仕事にやりがいを感じ、余暇は趣味に没頭し、気の合う友達がいる。
独身生活を謳歌している彼ら、彼女たちに、結婚を思い立つことは不可能です。なぜなら、結婚すると、彼らの楽しみのほとんどが、制限、または消失してしまうことを知っているからです。
まず、家庭の時間が人生に出現します。仕事と家庭の繰り返しは、基本的に一人の時間はありません。そして、趣味に使う余暇は、制限されます。もちろん趣味に使う予算も大幅に削られます。最後に、友人と遊べる時間は、相当制限されます。休日は、家庭や地域、お互いの親族の予定が優先されるからです。
20世紀の結婚は、お互いにメリットがありました。結婚することによって、お互いの生活の質が向上したのです。男性が現金収入を提供し、女性が衣食住の切り盛りを提供する。そして、子は宝で、家庭の繁栄の象徴でした。

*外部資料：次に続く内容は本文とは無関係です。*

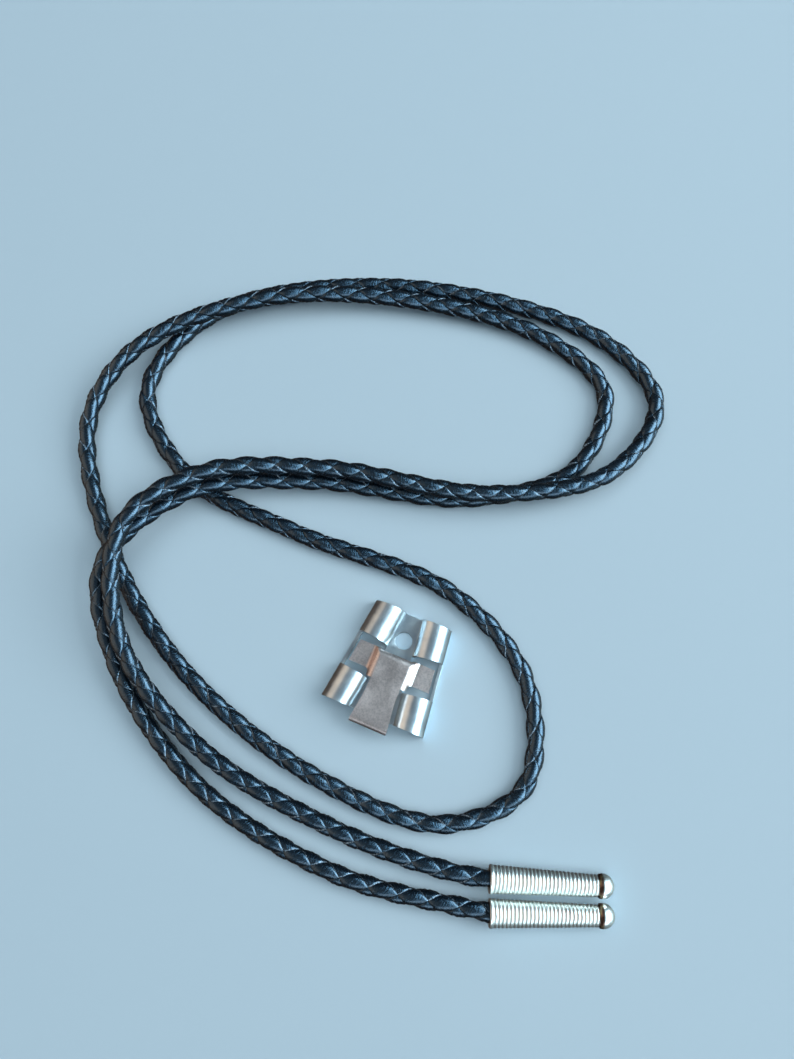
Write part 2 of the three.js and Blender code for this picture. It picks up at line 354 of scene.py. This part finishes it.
def silver_plate(name, to_tip):
    """Silver plate over brass, turned and barrel-polished: bright on the ribs, tarnished grey-green in the
    grooves, with brown residue in the collar by the ball."""
    material, tree, shader = new_material(name)
    place = add_node(tree, "ShaderNodeTexCoord").outputs["Object"]
    along = add_node(
        tree,
        "ShaderNodeMapping",
        {"Vector": place, "Location": to_tip.translation, "Rotation": to_tip.to_euler()},
    ).outputs["Vector"]
    distance = add_node(tree, "ShaderNodeSeparateXYZ", {"Vector": along}).outputs["X"]
    groove = add_node(tree, "ShaderNodeAttribute", attribute_name="groove").outputs["Fac"]
    film = add_node(
        tree, "ShaderNodeTexNoise", {"Vector": along, "Scale": 700.0, "Detail": 3.0}
    ).outputs["Fac"]
    darkened = add_node(
        tree, "ShaderNodeMath", {0: groove, 1: film, 2: 0.25}, operation="MULTIPLY_ADD", use_clamp=True
    ).outputs["Value"]
    plate = ramp(tree, darkened, [(0.4, "FFFFF8"), (0.7, "E6F2EC"), (1.0, "A0B6B0")])
    # The collar runs from 21.9 to 23.1 mm from the mouth.
    near_collar = add_node(
        tree,
        "ShaderNodeMapRange",
        {"Value": distance, "From Min": 21.7 * MM, "From Max": 22.2 * MM},
        interpolation_type="SMOOTHSTEP",
    ).outputs["Result"]
    past_collar = add_node(
        tree,
        "ShaderNodeMapRange",
        {"Value": distance, "From Min": 22.75 * MM, "From Max": 23.05 * MM, "To Min": 1.0, "To Max": 0.0},
        interpolation_type="SMOOTHSTEP",
    ).outputs["Result"]
    residue = add_node(
        tree, "ShaderNodeMath", {0: near_collar, 1: past_collar}, operation="MULTIPLY"
    ).outputs["Value"]
    blotches = add_node(
        tree, "ShaderNodeTexNoise", {"Vector": along, "Scale": 420.0, "Detail": 2.0}
    ).outputs["Fac"]
    brown = ramp(tree, blotches, [(0.38, "4A372E"), (0.5, "8C6C5C"), (0.62, "D0C49A")])
    colour = add_node(tree, "ShaderNodeMix", {"Factor": residue}, data_type="RGBA")
    tree.links.new(plate, colour.inputs[6])
    tree.links.new(brown, colour.inputs[7])
    tree.links.new(colour.outputs[2], shader.inputs["Base Color"])
    rough = add_node(
        tree, "ShaderNodeMapRange", {"Value": darkened, "To Min": 0.3, "To Max": 0.5}
    ).outputs["Result"]
    tree.links.new(rough, shader.inputs["Roughness"])
    shader.inputs["Metallic"].default_value = 1.0
    return material


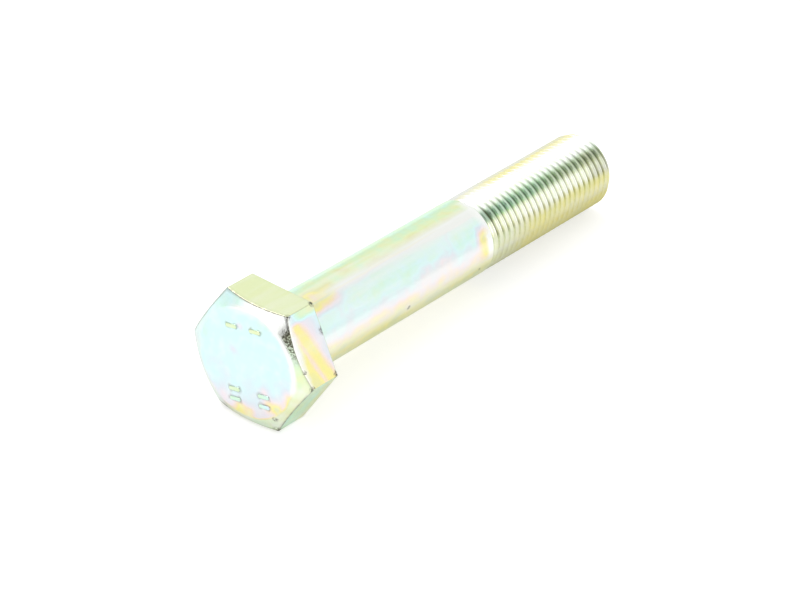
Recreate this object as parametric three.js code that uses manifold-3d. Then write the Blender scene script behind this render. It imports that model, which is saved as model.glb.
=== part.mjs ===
// Hex head bolt, M14 x 1.5, 85 mm under the head, threaded over its last 34 mm.
// A bolt is one piece of steel, forged and thread-rolled, so the group holds one mesh.
// Frame: millimetres, +Z up. The bolt's axis is the Y axis, with the thread's end at +Y.
// The origin is the centre of the head's flat top, and two wrench flats face +Z and -Z.
// The shapes below are made about the bearing face under the head, and the mesh is then moved along Y.

import * as THREE from "three";
import { ParametricGeometry } from "three/addons/geometries/ParametricGeometry.js";
import { mergeGeometries, mergeVertices } from "three/addons/utils/BufferGeometryUtils.js";
import Module from "manifold-3d";

// Head
const ACROSS_FLATS = 22;
const HEAD_HEIGHT = 8.5; // from the bearing face to the top of the head
const WASHER_FACE_HEIGHT = 0.5;
const WASHER_FACE_DIAMETER = 20.4;
const TOP_FACE_DIAMETER = 19.6; // the flat circle inside the chamfer
const CHAMFER_ANGLE = THREE.MathUtils.degToRad(30);

// Shank
const LENGTH = 85; // from the bearing face to the thread's end
const SHANK_DIAMETER = 13.9;
const FILLET_RADIUS = 0.7; // where the shank meets the head
const BLANK_DIAMETER = 13.0; // what the shank is reduced to before the thread is rolled
const BLANK_TAPER = 0.6; // length of the cone between the two diameters

// Thread, 60 degree metric profile, right-handed
const THREAD_DIAMETER = 13.85;
const PITCH = 1.5;
const THREAD_LENGTH = 34; // at full depth, up to the end
const THREAD_DEPTH = 0.6134 * PITCH;
const CREST_WIDTH = PITCH / 8;
const RUN_OUT = 1.4; // length before that over which the first turn gets deeper
const CREST_OFFSET = 0.57; // from a crest's edge at +X to where the full depth starts
const TIP_CHAMFER = 0.9;
const THREAD_SEGMENTS = 24; // steps in one turn
const ROUND_SEGMENTS = 48; // steps round a turned shape

// Plain raised dashes on the top face, in rows that are turned a little against the flats
const DASH_RAISE = 0.2;
const DASH_TURN = THREE.MathUtils.degToRad(11);
const DASH = { width: 2.4, height: 0.8, corner: 0.39 };
// Each row's height over the head's centre, and how far its two dashes are from the middle
const DASH_ROWS = [
  { along: 6.2, across: 2.5 },
  { along: -5.3, across: 3.1 },
  { along: -7.1, across: 3.1 },
];

// Worked out from the dimensions above
const CORNER_RADIUS = ACROSS_FLATS / 2 / Math.cos(Math.PI / 6);
const SHANK_RADIUS = SHANK_DIAMETER / 2;
const BLANK_RADIUS = BLANK_DIAMETER / 2;
const CREST_RADIUS = THREAD_DIAMETER / 2;
const ROOT_RADIUS = CREST_RADIUS - THREAD_DEPTH;
const THREAD_START = LENGTH - THREAD_LENGTH;
const BLANK_START = THREAD_START - RUN_OUT;
const INSIDE = 1; // how far shapes reach into each other before they are joined

const wasm = await Module();
wasm.setup();

// The solid that a closed geometry bounds.
function solid(geometry) {
  const bare = geometry.index ? geometry : mergeVertices(geometry);
  bare.deleteAttribute("normal");
  bare.deleteAttribute("uv");
  const merged = mergeVertices(bare, 1e-3);
  return new wasm.Manifold(
    new wasm.Mesh({
      numProp: 3,
      vertProperties: merged.attributes.position.array,
      triVerts: new Uint32Array(merged.index.array),
    }),
  );
}

// A solid turned round the Y axis. The outline runs from the axis to the axis, as [radius, y].
function turned(outline, segments = ROUND_SEGMENTS) {
  const points = outline.map(([radius, y]) => new THREE.Vector2(radius, y));
  return solid(new THREE.LatheGeometry(points, segments));
}

// A point at an angle round the Y axis, right-handed.
function around(radius, y, angle, target = new THREE.Vector3()) {
  return target.set(radius * Math.cos(angle), y, -radius * Math.sin(angle));
}

// The hexagon with its top corners cut by the chamfer cone, on the round washer face.
function head() {
  const hexagonHeight = HEAD_HEIGHT - WASHER_FACE_HEIGHT;
  const prism = new THREE.CylinderGeometry(CORNER_RADIUS, CORNER_RADIUS, hexagonHeight, 6);
  prism.rotateY(Math.PI / 6);
  prism.translate(0, -WASHER_FACE_HEIGHT - hexagonHeight / 2, 0);
  const topRadius = TOP_FACE_DIAMETER / 2;
  const wide = CORNER_RADIUS + INSIDE;
  const chamferHeight = (wide - topRadius) * Math.tan(CHAMFER_ANGLE);
  const chamfer = turned([
    [0, -HEAD_HEIGHT],
    [topRadius, -HEAD_HEIGHT],
    [wide, chamferHeight - HEAD_HEIGHT],
    [wide, INSIDE],
    [0, INSIDE],
  ]);
  const washerFace = turned([
    [0, -WASHER_FACE_HEIGHT - INSIDE],
    [WASHER_FACE_DIAMETER / 2, -WASHER_FACE_HEIGHT - INSIDE],
    [WASHER_FACE_DIAMETER / 2, 0],
    [0, 0],
  ]);
  return solid(prism).intersect(chamfer).add(washerFace);
}

// The plain shank: fillet, full diameter, cone, then the blank that the thread's first turns leave.
function shank() {
  const filletSteps = 4;
  const outline = [
    [0, -INSIDE],
    [SHANK_RADIUS + FILLET_RADIUS, -INSIDE],
  ];
  for (let step = 0; step <= filletSteps; step++) {
    const angle = (step / filletSteps) * (Math.PI / 2);
    outline.push([
      SHANK_RADIUS + FILLET_RADIUS * (1 - Math.sin(angle)),
      FILLET_RADIUS * (1 - Math.cos(angle)),
    ]);
  }
  outline.push(
    [SHANK_RADIUS, BLANK_START - BLANK_TAPER],
    [BLANK_RADIUS, BLANK_START],
    [ROOT_RADIUS - THREAD_DEPTH / 4, THREAD_START],
    [0, THREAD_START],
  );
  return turned(outline);
}

// A fan of triangles from a centre to a curve, given as a function of 0 to 1.
function fan(centre, curve, segments) {
  const rim = new THREE.Vector3();
  const surface = (u, v, target) => target.lerpVectors(centre, curve(u, rim), v);
  return new ParametricGeometry(surface, segments, 1);
}

// The thread as one ribbon, one pitch wide, wound round the axis edge to edge and closed at each end.
function threadRibbon() {
  const flank = THREAD_DEPTH * Math.tan(Math.PI / 6);
  const profile = [
    [CREST_RADIUS, 0],
    [CREST_RADIUS, CREST_WIDTH],
    [ROOT_RADIUS, CREST_WIDTH + flank],
    [ROOT_RADIUS, PITCH - flank],
    [CREST_RADIUS, PITCH],
  ];
  const turns = Math.ceil(THREAD_LENGTH / PITCH) + 4;
  const start = THREAD_START - CREST_OFFSET - 2 * PITCH;
  const steps = profile.length - 1;
  const edge = (turn, acrossRibbon, target) => {
    const [radius, y] = profile[Math.round(acrossRibbon * steps)];
    return around(radius, start + y + turn * PITCH, turn * 2 * Math.PI, target);
  };
  const bottom = new THREE.Vector3(0, start, 0);
  const top = new THREE.Vector3(0, start + (turns + 1) * PITCH, 0);
  return solid(
    mergeGeometries([
      new ParametricGeometry((u, v, t) => edge(u * turns, v, t), turns * THREAD_SEGMENTS, steps),
      fan(bottom, (u, t) => edge(u, 0, t), THREAD_SEGMENTS),
      fan(bottom, (u, t) => edge(0, 1 - u, t), steps),
      fan(top, (u, t) => edge(turns - u, 1, t), THREAD_SEGMENTS),
      fan(top, (u, t) => edge(turns, u, t), steps),
    ]),
  );
}

// The ribbon trimmed to the thread's length, with its first turns rising and its tip chamfered.
function thread() {
  return threadRibbon().intersect(
    turned([
      [0, BLANK_START - BLANK_TAPER / 2],
      [BLANK_RADIUS, BLANK_START - BLANK_TAPER / 2],
      [BLANK_RADIUS, BLANK_START],
      [CREST_RADIUS + 0.01, BLANK_START + RUN_OUT / 2],
      [CREST_RADIUS + 0.01, LENGTH - TIP_CHAMFER],
      [CREST_RADIUS - TIP_CHAMFER, LENGTH],
      [0, LENGTH],
    ]),
  );
}

// A raised shape on the top face, drawn in the XY plane and stood on the head's top.
function raised(shape, across, along) {
  const geometry = new THREE.ExtrudeGeometry(shape, {
    depth: DASH_RAISE + INSIDE,
    bevelEnabled: false,
    curveSegments: 4,
  });
  geometry.translate(across, along, -INSIDE);
  geometry.rotateZ(DASH_TURN);
  geometry.rotateX(Math.PI / 2);
  geometry.translate(0, -HEAD_HEIGHT, 0);
  return solid(geometry);
}

function roundedRectangle({ width, height, corner }) {
  const right = width / 2;
  const top = height / 2;
  const shape = new THREE.Shape();
  shape.absarc(right - corner, top - corner, corner, 0, Math.PI / 2);
  shape.absarc(corner - right, top - corner, corner, Math.PI / 2, Math.PI);
  shape.absarc(corner - right, corner - top, corner, Math.PI, 1.5 * Math.PI);
  shape.absarc(right - corner, corner - top, corner, 1.5 * Math.PI, 2 * Math.PI);
  return shape;
}

// Two dashes in every row, one on each side of the middle.
function dashes() {
  const outline = roundedRectangle(DASH);
  return DASH_ROWS.flatMap(({ along, across }) => [
    raised(outline, -across, along),
    raised(outline, across, along),
  ]);
}

function bolt() {
  const pieces = [shank(), thread(), ...dashes()];
  const joined = pieces.reduce((whole, piece) => whole.add(piece), head());
  const { vertProperties, triVerts } = joined.getMesh();
  const geometry = new THREE.BufferGeometry();
  geometry.setAttribute("position", new THREE.BufferAttribute(vertProperties, 3));
  geometry.setIndex(new THREE.BufferAttribute(triVerts, 1));
  geometry.computeVertexNormals();
  const zincPlate = new THREE.MeshStandardMaterial({
    color: 0xdde6d6,
    roughness: 0.28,
    metalness: 0.95,
  });
  const mesh = new THREE.Mesh(geometry, zincPlate);
  mesh.name = "hex_bolt";
  mesh.position.y = HEAD_HEIGHT;
  return mesh;
}

const part = new THREE.Group();
part.add(bolt());

export default part;
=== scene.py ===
# A zinc-plated hex bolt lying on a white light table.
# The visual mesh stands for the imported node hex_bolt, in the same frame: the bolt's axis is Y, the flat
# top of the head is at y = 0, the thread ends at +Y, and two wrench flats face +Z and -Z.
# Lengths are millimetres until the mesh is made, and then metres.

import math

import bmesh
import bpy
import numpy as np
from mathutils import Matrix, Vector
from mathutils.geometry import delaunay_2d_cdt


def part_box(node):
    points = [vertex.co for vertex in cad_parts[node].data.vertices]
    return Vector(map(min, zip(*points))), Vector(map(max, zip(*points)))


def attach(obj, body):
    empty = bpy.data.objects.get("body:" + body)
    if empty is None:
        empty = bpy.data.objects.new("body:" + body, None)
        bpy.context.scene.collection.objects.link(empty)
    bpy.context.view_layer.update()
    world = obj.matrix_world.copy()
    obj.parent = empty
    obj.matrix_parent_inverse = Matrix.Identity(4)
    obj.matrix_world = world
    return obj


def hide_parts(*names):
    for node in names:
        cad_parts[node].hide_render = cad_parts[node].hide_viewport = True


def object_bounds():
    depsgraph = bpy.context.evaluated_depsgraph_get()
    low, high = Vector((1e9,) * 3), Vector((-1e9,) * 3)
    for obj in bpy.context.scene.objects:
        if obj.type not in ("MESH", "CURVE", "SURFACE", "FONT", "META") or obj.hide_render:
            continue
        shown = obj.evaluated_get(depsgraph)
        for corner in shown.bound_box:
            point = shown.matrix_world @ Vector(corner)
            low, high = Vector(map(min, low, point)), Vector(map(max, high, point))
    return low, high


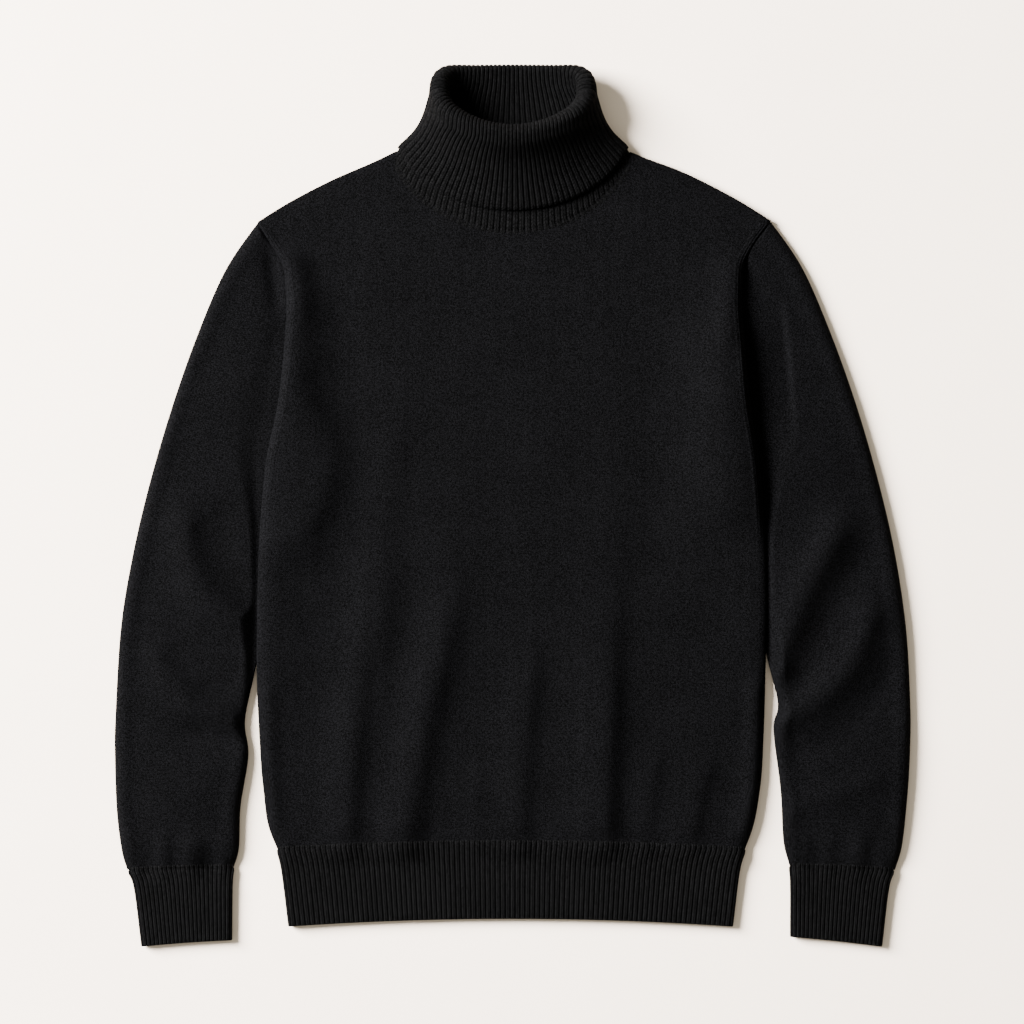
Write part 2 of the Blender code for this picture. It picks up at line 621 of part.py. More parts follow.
def fold_at(angle, level):
    """Distance from the stand to the turned-down layer."""
    back = np.maximum(-np.cos(angle), 0.0)
    return ring_value(level, "fold") * (1.0 - (1.0 - BACK_FOLD_SHARE) * back)


def collar_path(angle, down_levels, roll_turns, stand_levels):
    """Middle of the wall from the turn-down's edge over the roll to the neckline.

    Each row is the points and the direction that the visible side faces.
    """
    rows = []
    for level in down_levels:
        points, outwards, _ = collar_frame(angle, level)
        rows.append((points + outwards * fold_at(angle, level)[:, None], outwards))
    points, outwards, upwards = collar_frame(angle, 1.0)
    radius = fold_at(angle, 1.0)[:, None] / 2.0
    for turn in np.radians(roll_turns):
        facing = outwards * math.cos(turn) + upwards * math.sin(turn)
        rows.append((points + outwards * radius + facing * radius, facing))
    for level in stand_levels:
        points, outwards, _ = collar_frame(angle, level)
        rows.append((points, -outwards))
    return rows


def collar(garment):
    """Turtleneck: one ribbed wall, up the neck, over the roll and down again."""
    front = even_angles(-math.pi / 2.0, math.pi / 2.0, 2 * COLLAR_RIBS_FRONT,
                        lambda angle: stand_ring(angle, FRONT_SPACING_LEVEL))
    back = even_angles(math.pi / 2.0, 3.0 * math.pi / 2.0, 2 * COLLAR_RIBS_BACK,
                       lambda angle: stand_ring(angle, BACK_SPACING_LEVEL))
    angle = np.concatenate((front[:-1], back[:-1]))
    is_ridge = np.arange(len(angle)) % 2 == 1
    seen = collar_path(angle, SEEN_DOWN_LEVELS, SEEN_ROLL_TURNS, SEEN_STAND_LEVELS)
    hidden = collar_path(angle, HIDDEN_DOWN_LEVELS, HIDDEN_ROLL_TURNS, HIDDEN_STAND_LEVELS)
    rows = []
    for points, facing in seen:
        upper = smooth_step(facing[:, 2], PLAIN_BELOW, RIBBED_ABOVE)
        raised = RIB_WALL / 2.0 + np.where(is_ridge, RIB_RAISE, 0.0) * upper
        rows.append(points + facing * raised[:, None])
    in_band = [False] * (len(hidden) - 2) + [True, True]
    for (points, facing), banded in zip(reversed(hidden), reversed(in_band)):
        upper = smooth_step(-facing[:, 2], 0.0, BAND_FACING) if banded else 0.0
        raised = RIB_WALL / 2.0 + np.where(is_ridge, BAND_RAISE, 0.0) * upper
        rows.append(points - facing * raised[:, None])
    for row in rows:
        row[:, 2] = np.maximum(row[:, 2], 0.0)
    mesh = lofted_mesh("collar", rows, True, True)
    face_outwards(mesh)
    add_object("collar", mesh, RIB_COLOUR, garment)


# ================================================================ the garment
def clear_scene():
    for old in list(bpy.data.objects):
        bpy.data.objects.remove(old, do_unlink=True)


def build():
    clear_scene()
    garment = bpy.data.collections.new("turtleneck_sweater")
    bpy.context.scene.collection.children.link(garment)
    front_panel(garment)
    back_panel(garment)
    sleeve("sleeve_left", SLEEVE_LEFT, -1.0, SLEEVE_LEFT_FOLDS, garment)
    sleeve("sleeve_right", SLEEVE_RIGHT, 1.0, SLEEVE_RIGHT_FOLDS, garment)
    ribbed_band("cuff_left", CUFF_LEFT_ROWS, CUFF_RIBS, garment)
    ribbed_band("cuff_right", CUFF_RIGHT_ROWS, CUFF_RIBS, garment)
    ribbed_band("hem", HEM_ROWS, HEM_RIBS, garment)
    collar(garment)


build()
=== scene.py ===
# %% [markdown]
# # A black turtleneck sweater, laid flat
#
# The sweater is eight pieces of knit: a front, a back, two sleeves, two cuffs, a hem
# band and a collar.  Each one replaces the plain solid of the same name, has the same
# form, and adds what a fine knit shows: round ribs, creases, stitches and a soft nap.
# Lengths are in metres.  +Y runs from the hem to the collar and +Z up from the table.

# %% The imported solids
import math

import bpy
import numpy as np
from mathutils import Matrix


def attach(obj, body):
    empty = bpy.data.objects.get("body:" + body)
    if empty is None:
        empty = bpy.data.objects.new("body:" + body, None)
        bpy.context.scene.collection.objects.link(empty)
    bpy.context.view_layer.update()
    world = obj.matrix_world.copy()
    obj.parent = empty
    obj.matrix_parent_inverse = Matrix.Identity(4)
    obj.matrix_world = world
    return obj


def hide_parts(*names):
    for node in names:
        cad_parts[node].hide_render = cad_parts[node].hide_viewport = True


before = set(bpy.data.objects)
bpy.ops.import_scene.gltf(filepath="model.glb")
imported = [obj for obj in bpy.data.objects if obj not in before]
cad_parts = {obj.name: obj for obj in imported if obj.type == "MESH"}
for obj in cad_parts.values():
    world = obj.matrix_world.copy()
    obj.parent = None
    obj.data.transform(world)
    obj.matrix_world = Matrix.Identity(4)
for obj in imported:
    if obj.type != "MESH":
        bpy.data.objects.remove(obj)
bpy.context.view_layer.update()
print("solids to dress:", ", ".join(sorted(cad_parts)))

# %% [markdown]
# ## Sizes
#
# A sweater is drawn flat first: how wide the body is at each height, where the sleeves
# run, how far the ribs draw in.  The same few tables drive every piece here, so pieces
# that are linked together meet along one line.  Rows are in millimetres, and the
# columns of each table are named above it.

# %% Cloth and body sizes
MM = 0.001
BODY_CLOTH = 1.8 * MM       # thickness of the plain knit
RIB_CLOTH = 2.2 * MM        # thickness of the rib, without its ridges
BODY_HEIGHT = 8.4 * MM      # top of the front where it lies slack
SIDE_ROLL = 13.0 * MM       # how far in the front's side edge rounds over
BACK_CURL = 8.0 * MM        # how far in the back's edge turns up
BACK_RIM = 3.4 * MM         # height of that edge
SHOULDER_ROLL = 16.0 * MM   # how far in the front's shoulder edge rounds over
SHOULDER_SLOPE = 0.88       # cosine of the shoulder seam's slope
HEM_LINE = -303.6 * MM      # where the body meets the hem, at its middle
HEM_LINE_DROP = 6.0 * MM    # how much lower it runs at the sides
HEM_SEAM_HEIGHT = 8.8 * MM  # height of the front at that line
SEAM_PULL = 18.0 * MM       # how far above the hem the front is pulled down to it
SEAM_SHARE = 0.58           # of the folds that is left at the seam
FRONT_CROWN = 1.2 * MM      # how much higher the front is along its middle
HALF_BODY = 230.0 * MM
HALF_HEM = 212.0 * MM
SHOULDER_POINT = 252.0 * MM  # how far up the body the sleeves reach
COVER_START = -190.0 * MM   # the front's edge begins to lie over the sleeve here
COVER_FULL = -150.0 * MM    # and does so fully here
BACK_RIM_RISE = 35.0 * MM   # over which the back's edge turns up again above the sleeve
RIM_DROP = 0.9 * MM         # the front's edge reaches down almost to what lies below it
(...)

21世紀では、家事の大半が、安価に買えるようになりました。また、一世帯の人数が減った結果、基本的に自分の家事だけすればよく、家事の絶対量が減った点も、大きな変化です。そして、有事の際の家事、すなわち子育てや看病や介護も、外部委託することが、当たり前に受け入れられる社会となりました。
その結果、男性は、家政婦や緊急事態の家事要員としての結婚相手を、必要としなくなりました。女性は、男性に従属することなく社会にありたいと願い、サラリーマンや経営者、個人事業主となりました。
仕事で成功していて、お金と余暇のある独身者にとって、結婚って、何のメリットもないんです。
独身者が独身のまま65歳以上になったとき、受け取る年金は、既婚者ががんばって育てた子供たちの納めた年金から支払われます。
次世代とは言わば、独身、既婚関係なく、老後の年金を、全員分負担してくれるありがたい存在なんです。
独身者から見て、結婚して子育てしている同僚や友人は、独身者の老後の食い扶持を確保してくれてる、奇特なボランティア集団です。
結婚することに、なんのメリットのない時代に、結婚し、手間も暇もお金もめちゃくちゃかかる子育てをしている人たちって、何も考えてないか、前世紀の常識に流されたか、考えたうえで尚、結婚を選んだ奇人変人たちなんですね。
21世紀は、娯楽が山ほどあり、好きなことし放題です。干渉してくる親や地域の力も廃れました。独身の人の方が、よっぽど世の中をよく見て、楽しんでいると思います。